Steve Sleightholm's Venezuela Memoirs

Miscellaneous Memories

Buzzards:

My sister, Cris: “Gawd Steve, I am in hysterics...I remember that leg...I was fascinated by it....don't forget the buzzard claw that you hung from the fan which mesmerized me......it would move with the breeze and I had fears of it coming down and latching on to me.”

Cris, “That claw was from a huge hawk that I shot out of a tree out on the Tia Juana golf course. It took 5 shots from the pellet gun.”

Speaking of buzzards, there were always buzzards because there was always something dead and rotting down there. If it wasn't road kill out on the main highway which never, never was picked up, but instead was picked clean by the buzzards.

On our trips to and from Lagunillas I used to watch the roadside cattle corpses slowly but surely be picked clean and then the hide which was all that was left on the skeleton would shrink and in about a month or so there would only be the skeleton remaining.

During the annual dry season the local free range, tick infested, starving cattle would drop dead out behind the camp and the buzzards were constantly feeding -- thank God we had buzzards.

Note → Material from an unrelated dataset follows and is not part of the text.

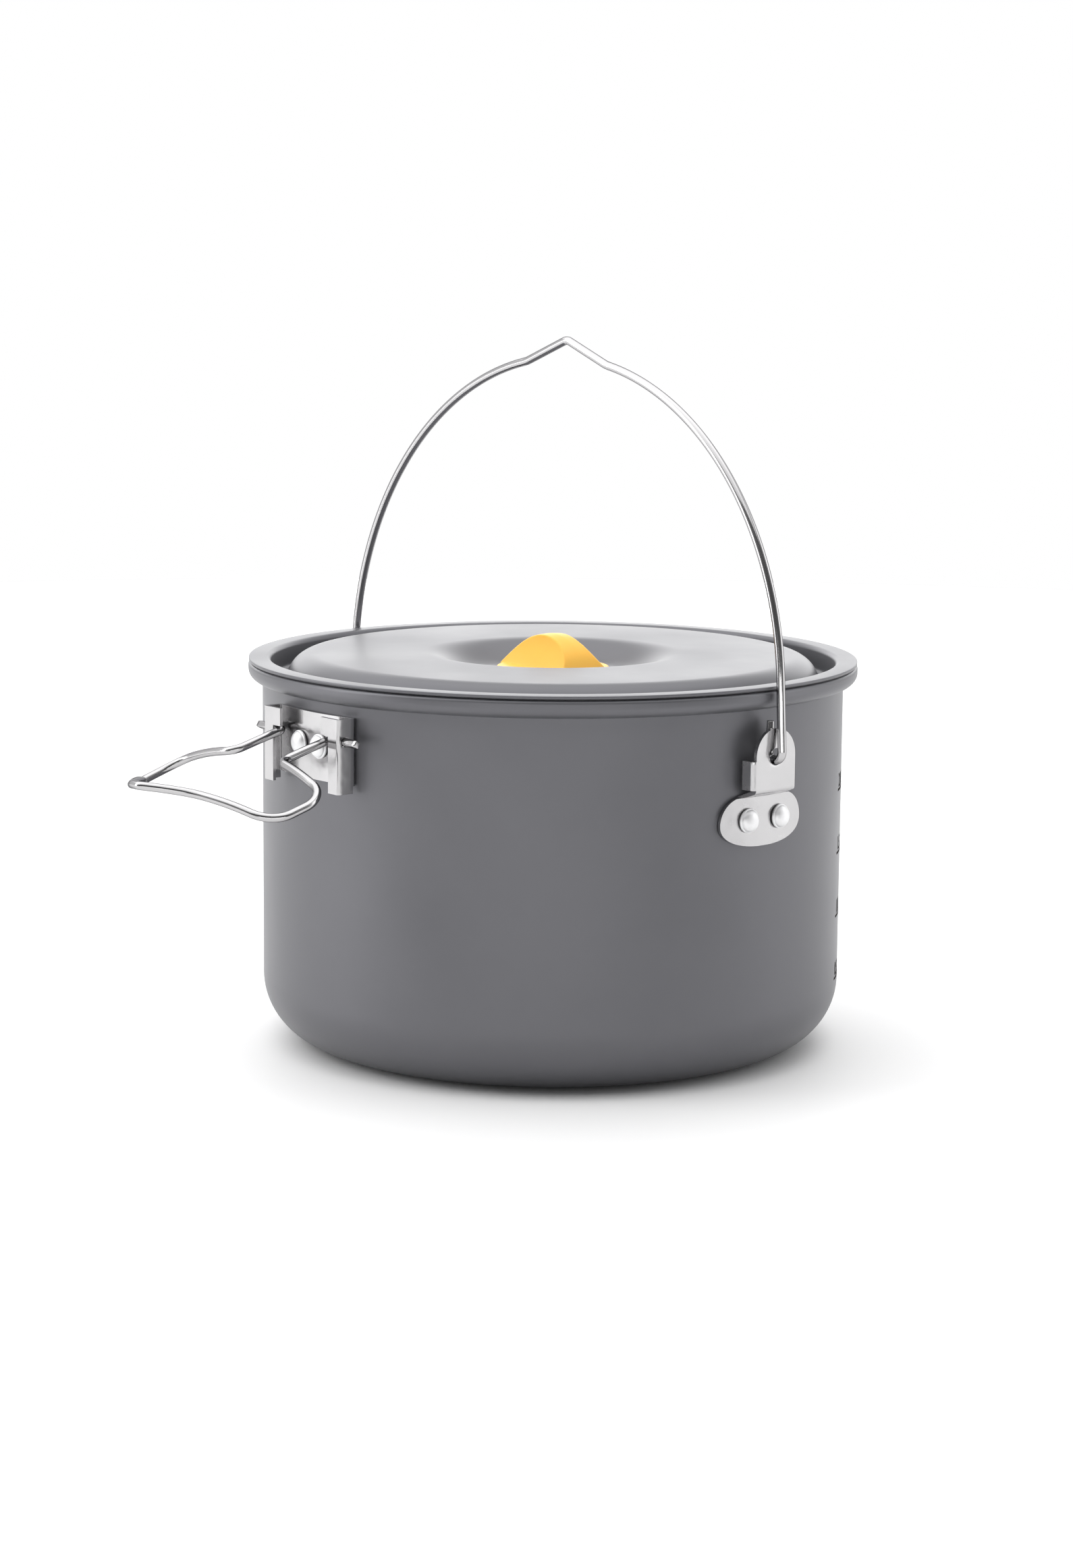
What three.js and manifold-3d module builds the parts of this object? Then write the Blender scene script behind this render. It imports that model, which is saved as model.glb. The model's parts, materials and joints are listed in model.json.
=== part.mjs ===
// A camping pot with its lid, a swinging bail and a folding side handle.
// Millimetres, +Z up. The origin is the middle of the base, and +X runs through the right-hand bail lug.
import * as THREE from "three";
import { mergeVertices } from "three/addons/utils/BufferGeometryUtils.js";
import Module from "manifold-3d";

const wasm = await Module();
wasm.setup();

// ---- General ----
const TOUCH = 0.3; // gap kept between pieces that touch
const ROUND = 48; // flats round the pot and the lid
const BEND_STEP = 24; // degrees of bend between two sections of a wire

// ---- Pot ----
const POT_R = 91; // outside of the wall
const POT_H = 119.9; // top of the rolled rim
const WALL = 1;
const CORNER_R = 20.8; // outside corner between base and wall
const RIM_OUT = 4.4; // how far the rolled rim stands out from the wall
const RIM_H = 5.7; // height of the rolled rim
const RIM_SIDE = 2.3; // from the rim's top down to its widest
const RIM_CREST_R = 1.2; // rounding at its top, outside
const RIM_NECK = 0.6; // from the wall to the middle of the roll
const RIM_MOUTH = 1.6; // rounding at the mouth, inside

// ---- Lid ----
const LID_T = 1;
const LID_CLEAR = 0.6; // between the lid's skirt and the inside of the pot
const LID_REACH = 4.3; // flange past the outside of the pot's wall
const CHANNEL_DEPTH = 8; // from the flange's top down to the channel's floor
const CHANNEL_W = 4.8; // floor and both its corners, between skirt and shoulder
const SHOULDER_R = 9.1; // rounding of the raised middle's edge
const DISH_R = 38; // outer edge of the dish
const DISH_FLOOR_R = 25;
const DISH_DEPTH = 5.8;
const LID_HOLE_R = 2; // passes the knob's screw

// ---- Knob ----
const KNOB_BASE_R = 17.7;
const KNOB_BASE_T = 1.2;
const GRIP_L = 32; // length at the base
const GRIP_H = 9.9; // height above the base disc
const GRIP_TOP_T = 7.8; // thickness along the crest
const GRIP_FOOT_T = 17.5; // thickness where it meets the base
const GRIP_FLARE = 1.7; // how late its sides flare out to the base
const GRIP_TURN = -5; // degrees from +X
const INSERT_R = 2.5;
const INSERT_L = 6.9;
const SCREW_R = 1.35;
const SCREW_L = 8; // length above the lid's underside
const SCREW_HEAD_R = 3.6;
const SCREW_HEAD_T = 2.1;
const WASHER_R = 5;
const WASHER_T = 0.8;

// ---- Wire ----
const WIRE_R = 1.3;
const WIRE_SIDES = 8;

// ---- Bail and its lugs ----
const PIVOT_DROP = 20.4; // pivot below the rim's top
const HOLE_R = 2.6;
const LUG_T = 1.15;
const LUG_HALF_W = 16.8; // foot plate, half its width
const LUG_FOOT_H = 15.4; // foot plate, bottom edge to the step
const LUG_FOOT_DROP = 26.1; // foot plate's bottom edge below the pivot
const STEP_OUT = 4.45; // how far the tongue stands out from the foot plate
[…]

Anyway, Bill and I used to go out into the school playground with newspaper at noontime and we would lie down with the paper over our heads to cut out the sun glare and with a small hole poked through the paper watch the buzzards slowly but surely circle around us. Of course there was no rotten corpse to verify what they saw, but they were curious enough to come into pellet gun range and we would do our best to knock down any that came low enough into range for a shot. They would put the brakes on and frantically beat their wings to get out of range. We bored of that pretty quickly.

Grasshoppers:

There were the red and green HUMONGOUS grasshoppers in the palm trees and also the black and orange striped young ones. The large ones were about five inches long and when they flew they made a loud whirring sound and resembled some sort of bird. We had them in the palm trees adjacent to our house in Tia Juana. My brother and I tied fire crackers to the big ones and threw them into the air and as they fluttered off they would be blasted apart.

Golf:

Speaking of golf and I invite the old-timers to chime in. There was a golf course south of the La Salina camp which was kind of barren. This is in the early '40s. The club really amounted to a shack where you could get a Polar and that's about it. You played on a course that had oil wells whose pumping units were connected by steel rods that ran from one well to another and which drove the pumping units -- remember. And then before the Tia Juana golf course there was the Lagunillas Creole course. My parents played golf at both courses. The Lagunillas course lacked one thing comment to all modern golf courses -- grass. The greens were of oiled sand and after you played the "green" you walked around the green dragging a board with a rope to smooth the sand and then you played on. The club house also was a shack and it had and ice cooler with Polar. The course had obstacles -- goats and snakes.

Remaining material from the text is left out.